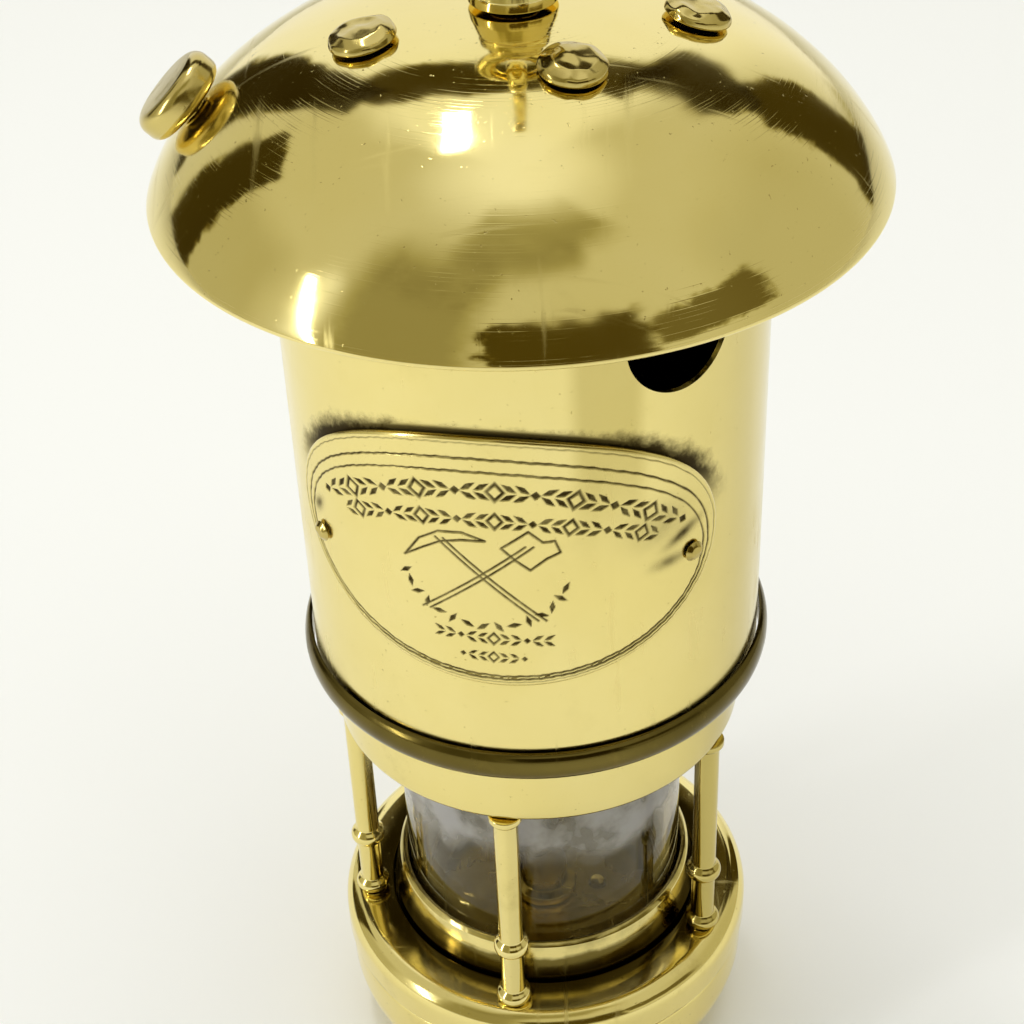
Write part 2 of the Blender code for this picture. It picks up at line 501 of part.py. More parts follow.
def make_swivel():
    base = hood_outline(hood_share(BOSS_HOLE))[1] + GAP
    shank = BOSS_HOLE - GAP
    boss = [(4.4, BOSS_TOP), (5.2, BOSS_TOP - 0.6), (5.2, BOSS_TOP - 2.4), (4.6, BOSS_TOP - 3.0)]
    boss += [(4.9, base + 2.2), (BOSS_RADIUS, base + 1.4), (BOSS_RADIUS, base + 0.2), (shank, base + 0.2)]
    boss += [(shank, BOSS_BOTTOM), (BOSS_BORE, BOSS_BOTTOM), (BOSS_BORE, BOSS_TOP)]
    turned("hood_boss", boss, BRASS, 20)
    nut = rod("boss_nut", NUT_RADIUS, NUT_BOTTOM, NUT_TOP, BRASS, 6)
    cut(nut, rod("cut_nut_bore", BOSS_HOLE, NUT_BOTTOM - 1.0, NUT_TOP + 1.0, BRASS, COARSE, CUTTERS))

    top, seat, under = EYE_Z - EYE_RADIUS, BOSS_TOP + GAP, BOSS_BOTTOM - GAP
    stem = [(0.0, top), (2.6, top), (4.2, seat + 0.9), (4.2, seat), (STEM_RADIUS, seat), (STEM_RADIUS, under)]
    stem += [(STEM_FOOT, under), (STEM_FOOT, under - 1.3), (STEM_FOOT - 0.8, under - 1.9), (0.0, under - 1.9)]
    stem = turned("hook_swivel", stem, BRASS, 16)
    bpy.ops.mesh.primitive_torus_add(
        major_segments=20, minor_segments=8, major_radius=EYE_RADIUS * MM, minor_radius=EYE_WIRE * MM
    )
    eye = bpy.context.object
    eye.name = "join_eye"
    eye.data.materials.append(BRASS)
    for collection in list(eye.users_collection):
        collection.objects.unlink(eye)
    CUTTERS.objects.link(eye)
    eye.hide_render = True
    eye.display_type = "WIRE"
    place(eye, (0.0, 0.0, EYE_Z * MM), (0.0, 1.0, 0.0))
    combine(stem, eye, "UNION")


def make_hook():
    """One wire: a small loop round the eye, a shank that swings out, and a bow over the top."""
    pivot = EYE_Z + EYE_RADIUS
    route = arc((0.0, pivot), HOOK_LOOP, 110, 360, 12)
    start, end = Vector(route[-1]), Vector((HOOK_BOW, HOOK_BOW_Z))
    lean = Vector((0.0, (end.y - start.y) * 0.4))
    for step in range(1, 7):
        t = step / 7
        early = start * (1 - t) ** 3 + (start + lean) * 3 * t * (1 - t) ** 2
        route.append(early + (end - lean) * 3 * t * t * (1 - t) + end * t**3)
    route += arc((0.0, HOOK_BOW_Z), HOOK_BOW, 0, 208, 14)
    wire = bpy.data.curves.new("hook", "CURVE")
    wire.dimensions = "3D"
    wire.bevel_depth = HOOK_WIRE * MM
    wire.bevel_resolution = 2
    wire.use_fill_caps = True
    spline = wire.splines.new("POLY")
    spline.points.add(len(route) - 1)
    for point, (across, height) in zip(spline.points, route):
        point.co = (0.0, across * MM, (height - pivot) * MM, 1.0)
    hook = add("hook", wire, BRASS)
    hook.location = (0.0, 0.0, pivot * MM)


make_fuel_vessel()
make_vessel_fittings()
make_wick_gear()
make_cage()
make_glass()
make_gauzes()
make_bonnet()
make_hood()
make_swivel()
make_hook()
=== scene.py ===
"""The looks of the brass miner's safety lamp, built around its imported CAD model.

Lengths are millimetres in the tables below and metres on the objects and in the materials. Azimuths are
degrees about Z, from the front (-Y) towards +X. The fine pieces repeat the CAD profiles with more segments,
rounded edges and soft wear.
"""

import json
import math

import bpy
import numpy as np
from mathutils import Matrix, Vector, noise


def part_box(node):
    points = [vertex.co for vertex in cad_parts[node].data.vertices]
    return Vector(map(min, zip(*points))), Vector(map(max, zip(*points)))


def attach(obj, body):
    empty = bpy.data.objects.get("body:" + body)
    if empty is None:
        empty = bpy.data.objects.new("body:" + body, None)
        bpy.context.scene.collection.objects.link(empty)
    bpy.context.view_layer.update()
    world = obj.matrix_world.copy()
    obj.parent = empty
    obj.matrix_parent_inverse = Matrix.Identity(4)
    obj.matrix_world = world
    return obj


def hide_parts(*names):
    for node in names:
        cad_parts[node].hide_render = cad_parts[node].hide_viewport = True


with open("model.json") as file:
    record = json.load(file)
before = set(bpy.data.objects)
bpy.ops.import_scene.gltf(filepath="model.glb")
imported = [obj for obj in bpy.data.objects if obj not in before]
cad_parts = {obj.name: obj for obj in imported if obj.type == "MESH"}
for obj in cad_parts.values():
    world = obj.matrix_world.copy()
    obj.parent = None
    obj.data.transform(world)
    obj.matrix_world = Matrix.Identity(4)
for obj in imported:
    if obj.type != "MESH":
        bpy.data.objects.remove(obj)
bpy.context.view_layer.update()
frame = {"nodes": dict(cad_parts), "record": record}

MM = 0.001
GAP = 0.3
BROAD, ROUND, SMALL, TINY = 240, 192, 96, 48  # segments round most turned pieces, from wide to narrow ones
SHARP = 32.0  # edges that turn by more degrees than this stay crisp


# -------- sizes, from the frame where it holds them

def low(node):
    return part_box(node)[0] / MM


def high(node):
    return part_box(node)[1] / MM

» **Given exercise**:
The lines from the one containing "make_fuel_vessel()" to the one containing "obj.matrix_parent_inverse = Matrix.Identity(4)", both included, are to be extracted exactly; give no other line.

» **Response to this task**:
make_fuel_vessel()
make_vessel_fittings()
make_wick_gear()
make_cage()
make_glass()
make_gauzes()
make_bonnet()
make_hood()
make_swivel()
make_hook()
=== scene.py ===
"""The looks of the brass miner's safety lamp, built around its imported CAD model.

Lengths are millimetres in the tables below and metres on the objects and in the materials. Azimuths are
degrees about Z, from the front (-Y) towards +X. The fine pieces repeat the CAD profiles with more segments,
rounded edges and soft wear.
"""

import json
import math

import bpy
import numpy as np
from mathutils import Matrix, Vector, noise


def part_box(node):
    points = [vertex.co for vertex in cad_parts[node].data.vertices]
    return Vector(map(min, zip(*points))), Vector(map(max, zip(*points)))


def attach(obj, body):
    empty = bpy.data.objects.get("body:" + body)
    if empty is None:
        empty = bpy.data.objects.new("body:" + body, None)
        bpy.context.scene.collection.objects.link(empty)
    bpy.context.view_layer.update()
    world = obj.matrix_world.copy()
    obj.parent = empty
    obj.matrix_parent_inverse = Matrix.Identity(4)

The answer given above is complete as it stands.